Ook in het eerste deel van het boek van van HavreGa naar voetnoot(2) vindt men deze afbeelding (als nr 3), eveneens ontleent aan de Prosoedia van 1550. Er is dus sprake van 6 afbeeldingen:
1. | uit Dodoens; Frugum Historia, 1e ed. 1552. |
2. | uit Dodoens; Frugum Historia, 2e ed. 1552. |
3. | uit Marques Typographiques. |
4. | uit van Havre. |
5. | uit B.B., D 103. |
6. | uit B.B., D 104. |
De nrs 3 tot en met 6 zijn volkomen identiek, waarmee voldoende is aangetoond, dat de bron voor de afbeeldingen in de Bibliotheca Belgica gezocht moet worden ofwel in de boeken 3 en 4, ofwel in het gezamenlijk voorbeeld, het titelblad van de Prosoedia Georgii Macropedii van 1550.
Tot nog toe spraken wij over verschillen in het randschrift. Ook het merk zelf, alhoewel van dezelfde voorstelling, vertoont kleine verschillen tussen enerzijds de groep gevormd door de afbeeldingen 3-6, en anderzijds de merken waarvan sprake onder nrs 1 en 2.
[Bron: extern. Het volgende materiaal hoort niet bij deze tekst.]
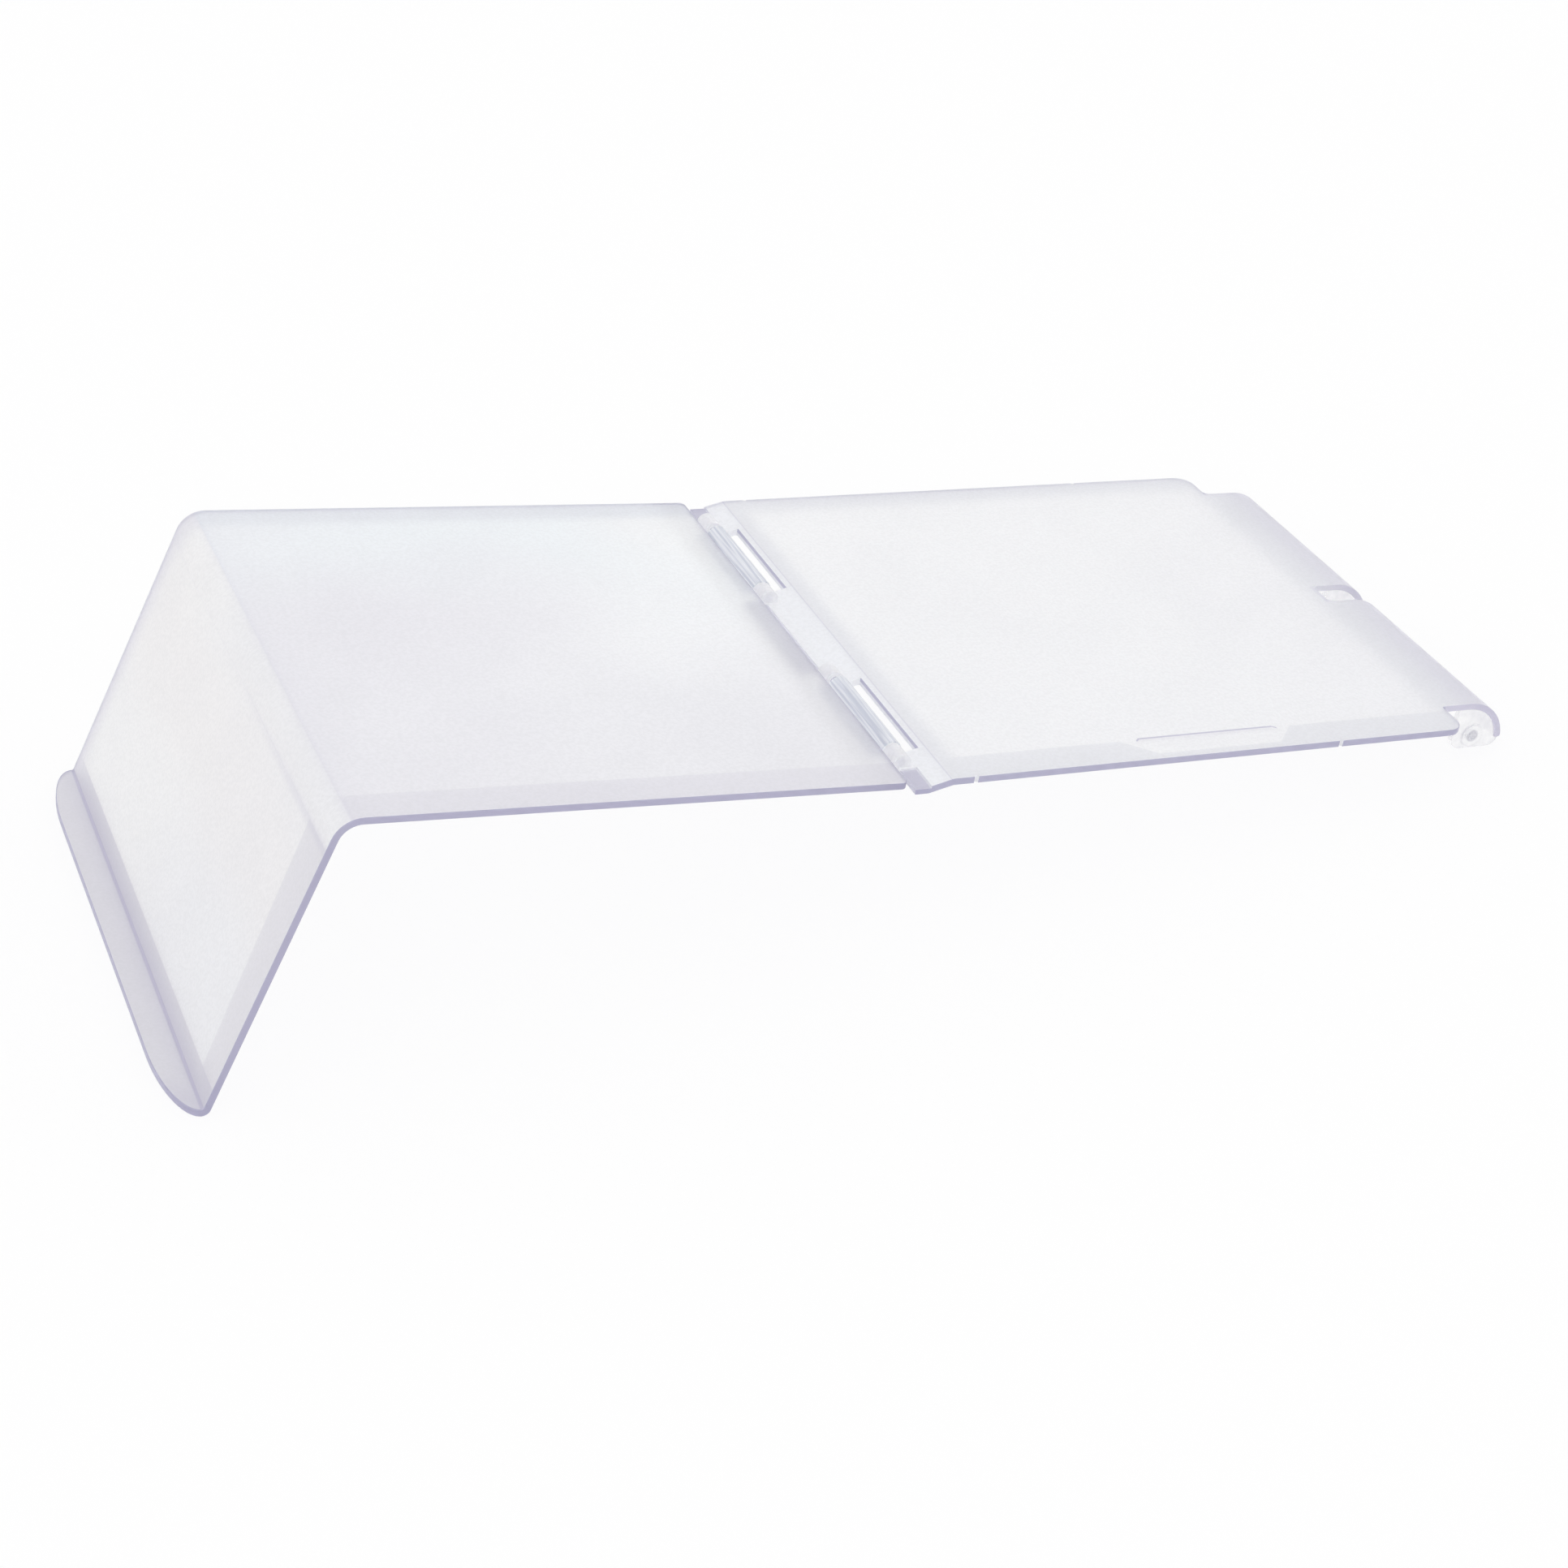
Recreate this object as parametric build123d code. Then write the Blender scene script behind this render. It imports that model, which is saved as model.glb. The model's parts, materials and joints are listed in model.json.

Al deze verschillen opsommen is onbegonnen werk. Vooral springt echter in het oog het verschil tussen de poten van de op de grond staande vogel. Bij 1 en 2 zijn al de tenen duidelijk van nagels voorzien, in tegenstelling tot het onduidelijke beeld in 3-6.
Er moet dus voor het drukkersmerk van het titelblad van De Frugum Historia in 1552, een nieuw blok gestoken zijn.
Opmerkelijk is het, dat nooit een verzamelaar of vakgenoot op deze verschillen de aandacht vestigde. Toch is het van groot belang te weten, dat de Bibliotheca Belgica hierin onnauwkeurig is. Vooral omdat men hier te doen heeft met zeldzame boeken (vele handelaars kennen het bestaan van de 2e uitgave van De frugum historia niet! Ook de catalogus voor de 2e veiling van de collektie-Hunger zwijgt erover). Waarvan bovendien in één jaar tijd 2 uitgaven het licht zagen. Hoe gemakkelijk had men niet kunnen besluiten tot het bestaan van een 3e en zelfs 4e uitgave, wanneer men Bibliotheca Belgica en origineel goed hadde vergeleken?
Een bemerking, die, zij het in mindere mate, ook geldt voor de andere Dodoens-uitgaven van Van der Loe.
Amsterdam, 15 Febr. 1953.
Th. Hogers Jr.
- voetnoot(1)
- Marques typographiques des imprimeurs et libraires qui ont exercé dans les Pays-Bas et marques typographiques des imprimeurs et libraires belges etablis à l'étranger, 1894.
- voetnoot(2)
- C. Van Havre, Marques typographiques des imprimeurs et libraires anversois (uitgave der Mij. der Antwerpsche Bibliophielen, XIII, 1883).